O Ministério Público Federal abriu uma investigação criminal sobre a compra de veículos blindados pela Polícia Rodoviária Federal do Rio de Janeiro. De acordo com o MPF, foram identificadas inconsistências na documentação da licitação, vencida pela empresa Combat Armor, além da falta de justificativa de necessidade de urgência para a compra dos chamados “caveirões”. Conforme revelado pelo Jornal Nacional, nove blindados estavam parados e sem uso no pátio da PRF.

'Respaldo do Planalto'

Em 6 de setembro de 2021, Vasques foi convocado por ministros do governo para explicar como enfrentaria a greve de caminhoneiros, que bloqueavam estradas em todo o país e pediam a destituição de integrantes do Supremo Tribunal Federal (STF). 
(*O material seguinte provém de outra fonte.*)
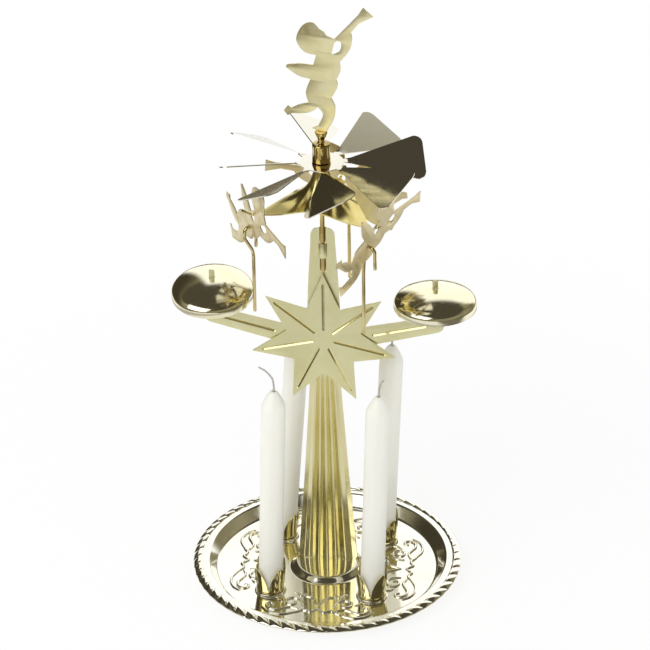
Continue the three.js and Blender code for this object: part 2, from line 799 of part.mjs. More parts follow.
function makeRotor() {
  const hole = hangerTubeRadius + runningGap
  const top = rotorUnder + rotorSheet
  let rotor = toSolid(turned([[hole, rotorUnder], [rotorDiscRadius, rotorUnder], [rotorDiscRadius, top],
    [hole, top], [hole, rotorUnder]]))
  for (let k = 0; k < vaneCount; k++) {
    rotor = rotor.add(vaneSolid(vaneTurnDeg * degree + k / vaneCount * fullTurn))
  }
  addMesh('rotor', toGeometry(rotor), brass)
}

function canopyAngle(step) {
  return hangerArmTurnDeg * degree + step / canopySegments * fullTurn
}

// Reach of the hanger's edge, longest along its three arms.
function hangerEdge(angle) {
  const sector = fullTurn / hangerArms
  const turn = angle - hangerArmTurnDeg * degree
  const off = Math.abs(turn - Math.round(turn / sector) * sector)
  const share = Math.pow(1 - off / (sector / 2), hangerArmPower)
  return hangerWaist + (hangerReach - hangerWaist) * share
}

function trumpetHeight(radius) {
  const rise = hangerShoulderTop - hangerEdgeHeight
  const reach = (radius - hangerTubeRadius) / (hangerReach - hangerTubeRadius)
  const next = Math.max(1, trumpetShares.findIndex(([share]) => share >= reach))
  const [lowShare, lowRise] = trumpetShares[next - 1]
  const [highShare, highRise] = trumpetShares[next]
  const along = (reach - lowShare) / (highShare - lowShare)
  return hangerEdgeHeight + rise * (lowRise + (highRise - lowRise) * along)
}

function hangerRings() {
  const bore = hangerTubeRadius - hangerSheet
  const neckRadius = hangerTubeRadius + trumpetShares[0][0] * (hangerReach - hangerTubeRadius)
  const neckHeight = trumpetHeight(neckRadius)
  const spreadShares = [0.12, 0.3, 0.6, 1]
  const circle = (radius, height) => {
    const ring = []
    for (let k = 0; k < canopySegments; k++) ring.push(polar(radius, canopyAngle(k), height))
    return ring
  }
  const skirt = (share, drop) => {
    const ring = []
    for (let k = 0; k < canopySegments; k++) {
      const angle = canopyAngle(k)
      const radius = neckRadius + (hangerEdge(angle) - neckRadius) * share
      ring.push(polar(radius - (1 - share) * drop, angle, trumpetHeight(radius) - drop))
    }
    return ring
  }
  return [
    circle(hangerTubeRadius, hangerTubeTop),
    circle(hangerTubeRadius, hangerShoulderTop),
    circle(hangerShoulderRadius, hangerShoulderTop),
    circle(neckRadius, neckHeight),
    ...spreadShares.map((share) => skirt(share, 0)),
    ...spreadShares.slice().reverse().map((share) => skirt(share, hangerSheet)),
    circle(neckRadius - hangerSheet, neckHeight - hangerSheet),
    circle(bore, hangerShoulderTop - hangerSheet),
    circle(bore, hangerTubeTop)
  ]
}

function makeHanger() {
  let hanger = toSolid(ringSolid(hangerRings(), true))
  const low = hookMiddle - hookThickness / 2
  const high = hookMiddle + hookThickness / 2
  const tipStart = hookSlopeLength - hookTipLength
  const half = hookThickness / 2
  const slope = boxSolid([0, -hookHalfWidth, -half], [hookSlopeLength, hookHalfWidth, half])
  const tip = boxSolid([tipStart, -hookTipHalfWidth, -half], [hookSlopeLength, hookTipHalfWidth, half])
  const rising = slope.add(tip).rotate([0, -hookSlopeDeg, 0]).translate([hookBendRadius, 0, hookMiddle])
  const level = boxSolid([hookRoot, -hookHalfWidth, low], [hookBendRadius + half, hookHalfWidth, high])
  const hook = level.add(rising)
  for (const place of angelPlaces) {
    hanger = hanger.add(hook.rotate([0, 0, place.azimuth]))
  }
  addMesh('hanger', toGeometry(hanger), brass)
}

function makeHub() {
  const inner = hangerTubeRadius + runningGap
  const ceiling = hubTop - hubSheet
  const crownShare = 0.9
  const waistShare = 0.95
  const waist = (hubBottom + hubTop) / 2
  let hub = toSolid(turned([[inner, hubBottom], [hubRadius, hubBottom], [hubRadius * waistShare, waist],
    [hubRadius, ceiling], [hubRadius * crownShare, hubTop], [hubNeckRadius, hubTop + hubSheet],
    [hubNeckRadius, hubNeckTop], [hubSocketRadius, hubSocketTop], [0, hubSocketTop], [0, ceiling],
    [inner, ceiling], [inner, hubBottom]]))
  const reach = hubSocketRadius + cutOverrun
  const half = angelSheet / 2 + runningGap
  const slot = boxSolid([-reach, -half, hubNeckTop], [reach, half, hubSocketTop + cutOverrun])
  hub = hub.subtract(slot.rotate([0, 0, topAngelTurnDeg]))
  addMesh('hub', toGeometry(hub), brass)
}

function makeBearing() {
  const flangeBottom = hangerTubeTop + seatGap
  const body = hangerTubeRadius - hangerSheet - runningGap
  const mouth = body - runningGap
  const profile = [[0, bearingBottom + bearingConeHeight], [mouth, bearingBottom], [body, bearingBottom],
    [body, flangeBottom], [bearingFlangeRadius, flangeBottom],
    [bearingFlangeRadius, flangeBottom + bearingFlangeHeight], [0, flangeBottom + bearingFlangeHeight]]
  addMesh('bearing', turned(profile, smallSegments), wireBrass)
}

function angelPoint([x, y]) {
  return new THREE.Vector2(x * angelWidth, y * angelHeight)
}

// Angel outline: straight strokes and smooth curves through its points.
function angelOutline() {
  const shape = new THREE.Shape()
  const start = angelPoint(angelStrokeShares[angelStrokeShares.length - 1].line.slice(-1)[0])
  shape.moveTo(start.x, start.y)
  for (const { line, curve } of angelStrokeShares) {
    if (curve) shape.splineThru(curve.map(angelPoint))
    else for (const point of line.map(angelPoint)) shape.lineTo(point.x, point.y)
  }
  return shape
}

function armHoleOutline() {
  const [first, ...rest] = angelArmHoleShares.map(angelPoint)
  const shape = new THREE.Shape()
  shape.moveTo(first.x, first.y)
  shape.splineThru([...rest, first])
  return shape
}

function flatPlate(shape, thickness) {
  const plate = new THREE.ExtrudeGeometry(shape, {
    depth: thickness, bevelEnabled: false, curveSegments: angelCurveSteps
  })
  return toSolid(plate.translate(0, 0, -thickness / 2))
}

// The flat angel lying in X and Y, with round holes at the given shares.
function angelPlate(holes) {
  const cut = angelSheet + cutOverrun
  let plate = flatPlate(angelOutline(), angelSheet).subtract(flatPlate(armHoleOutline(), cut))
  for (const { shares, radius } of holes) {
    const { x, y } = angelPoint(shares)
    plate = plate.subtract(rodSolid(radius, -cut, cut, x, y))
  }
  return plate
}

function makeTopAngel() {
  const foot = angelPoint(topTabShares)
  const tab = boxSolid([foot.x - topTabHalfWidth, -topTabDepth, -angelSheet / 2],
    [foot.x + topTabHalfWidth, foot.y, angelSheet / 2])
  const geometry = toGeometry(angelPlate([]).add(tab)).translate(-foot.x, 0, 0).rotateX(quarterTurn)
  const mesh = addMesh('angel_top', geometry, angelGold)
  mesh.position.z = topAngelFoot
  mesh.rotation.z = topAngelTurnDeg * degree
}

// Clapper wire from its short leg over the bend and down to its foot.
function clapperPath(length, side, inset) {
  const reach = clapperHookRadius
  const points = [new THREE.Vector3(0, -side * reach, -reach - clapperFreeLeg)]
  const bendSteps = 4
  for (let k = 0; k <= bendSteps; k++) {
    const angle = halfTurn - k / bendSteps * halfTurn
    points.push(new THREE.Vector3(0, side * reach * Math.cos(angle), reach * Math.sin(angle) - reach))
  }
  points.push(new THREE.Vector3(0, side * reach, -clapperJogStart))
  points.push(new THREE.Vector3(0, inset, -clapperJogEnd))
  points.push(new THREE.Vector3(0, inset, -length))
  return points
}

// Where an angel hangs on its hook, on the flat or some way up the slope.
function hookPlace(place) {
  const slope = place.slide > 0 ? hookSlopeDeg * degree : 0
  const start = place.slide > 0 ? hookBendRadius : hookRadius
  const radius = start + place.slide * Math.cos(slope)
  return { radius, height: hookMiddle + place.slide * Math.sin(slope) }
}

// A hanging angel on its hook and the clapper in the angel's lower hole.
function makeHangingAngel(place) {
  const { radius, height } = hookPlace(place)
  const heading = (place.azimuth + place.yawDeg) * degree + quarterTurn
  const holder = new THREE.Group()
  holder.position.copy(polar(radius, place.azimuth * degree, height))
  holder.rotation.set(place.rollDeg * degree, 0, heading, 'ZYX')
  group.add(holder)
  const pitch = place.pitchDeg * degree
  const hook = angelPoint(angelHoleShares)
  const geometry = toGeometry(angelPlate([
    { shares: angelHoleShares, radius: angelHoleRadius },
    { shares: clapperHoleShares, radius: clapperWireRadius + clapperHoleGap }
  ]))
  geometry.translate(-hook.x, -hook.y, 0).rotateZ(pitch)
  geometry.translate(0, -angelHoleDrop, 0).rotateX(quarterTurn)
  addMesh(`angel_${place.name}`, geometry, angelGold, holder)
  const offset = angelPoint(clapperHoleShares).sub(hook).rotateAround(new THREE.Vector2(), pitch)
  holder.updateMatrixWorld()
  const hinge = holder.localToWorld(new THREE.Vector3(offset.x, 0, offset.y - angelHoleDrop))
  const path = clapperPath(hinge.z - clapperFoot, place.side, place.legInset)
  const wire = wireAlong(path, clapperWireRadius, new THREE.Vector3(1, 0, 0))
  const clapper = addMesh(`clapper_${place.name}`, wire, wireBrass)
  clapper.position.copy(hinge)
  clapper.rotation.z = heading
}

makeTray()
for (const place of candlePlaces) {
  makeCup(place)
  makeRivet(place)
  makeCandle(place)
}
makeStem()
makeSpindle()
makeCrossbar()
makeStar()
makeBell('bell_left', -1, bellTiltDeg)
makeBell('bell_right', 1, 0)
makeRotor()
makeHanger()
makeHub()
makeBearing()
makeTopAngel()
for (const place of angelPlaces) makeHangingAngel(place)

export default group
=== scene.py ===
"""Angel chime: brass tray, candles, stem, star, bells and rotor with hanging angels, over its frame.

The object's lengths are in millimetres; the camera, the lights and the floor are in metres.
Z is up and the front faces -Y.
"""
import json
import math

import bmesh
import bpy
import numpy as np
from mathutils import Matrix, Vector


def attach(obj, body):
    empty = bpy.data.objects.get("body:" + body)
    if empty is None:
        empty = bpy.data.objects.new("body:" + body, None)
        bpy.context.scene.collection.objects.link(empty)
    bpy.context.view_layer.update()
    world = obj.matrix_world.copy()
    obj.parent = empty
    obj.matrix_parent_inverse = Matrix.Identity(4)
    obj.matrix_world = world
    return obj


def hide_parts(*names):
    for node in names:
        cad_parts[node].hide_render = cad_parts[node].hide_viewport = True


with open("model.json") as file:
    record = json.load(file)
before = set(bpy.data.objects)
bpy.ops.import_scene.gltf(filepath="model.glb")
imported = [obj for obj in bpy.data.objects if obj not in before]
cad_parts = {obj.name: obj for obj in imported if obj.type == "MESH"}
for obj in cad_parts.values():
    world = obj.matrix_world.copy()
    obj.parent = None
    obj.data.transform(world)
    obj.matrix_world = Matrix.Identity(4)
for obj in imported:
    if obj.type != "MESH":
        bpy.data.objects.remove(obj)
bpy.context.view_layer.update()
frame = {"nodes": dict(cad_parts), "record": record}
bodies = frame["record"]["behaviour"]["bodies"]
body_of_node = {node: body for body, nodes in bodies.items() for node in nodes}

MM = 0.001
TAU = 2 * math.pi
MERGE = 2e-6  # metres within which points become one
SHARP, SHARP_PLATE, SHARP_GROOVE = 32, 40, 22  # degrees beyond which an edge isn't shaded smooth
CAP_RINGS = ((0.55, 0.84), (0.9, 0.45))  # a wire's end: shares of its radius along and across
scene = bpy.context.scene


# Helpers

def linear(colour):
    """An 8-bit sRGB colour as Blender's linear values."""
    shares = [value / 255 for value in colour]
    return (*(c / 12.92 if c <= 0.04045 else ((c + 0.055) / 1.055) ** 2.4 for c in shares), 1)


def new_object(name, data):
    obj = bpy.data.objects.new(name, data)
    scene.collection.objects.link(obj)
    return obj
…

Naquele dia, ele afirmou que não pretendia intervir, e que contava com “respaldo de autoridades do Palácio do Planalto para manter os braços cruzados”. Diante da inércia, o então ministro da Infraestrutura Tarcísio de Freitas atuou pessoalmente para convencê-los a liberar as estradas.

Freitas gravou um vídeo, distribuído aos líderes do movimento, em que apelava para que eles desobstruíssem as rodovias. Com o tempo, o protesto foi perdendo musculatura, e o fluxo acabou sendo restabelecido. Declaradamente apoiador do ex-presidente Jair Bolsonaro, Silvinei Vasques foi alçado ao comando da PRF em abril de 2021, cerca de um mês depois da chegada de Anderson Torres ao Ministério da Justiça, pasta à qual a Polícia Rodoviária Federal é vinculada.

Operação eleitoral

De acordo com as investigações da Polícia Federal, integrantes da PRF direcionaram recursos humanos e materiais “com o intuito de dificultar o trânsito de eleitores” no segundo turno das eleições presidenciais de 2022, quando foi realizado um patrulhamento ostensivo direcionado à região Nordeste do país, reduto do presidente Luiz Inácio Lula da Silva (PT). Ainda conforme o inquérito, os crimes apurados teriam sido planejados desde o início de outubro daquele ano.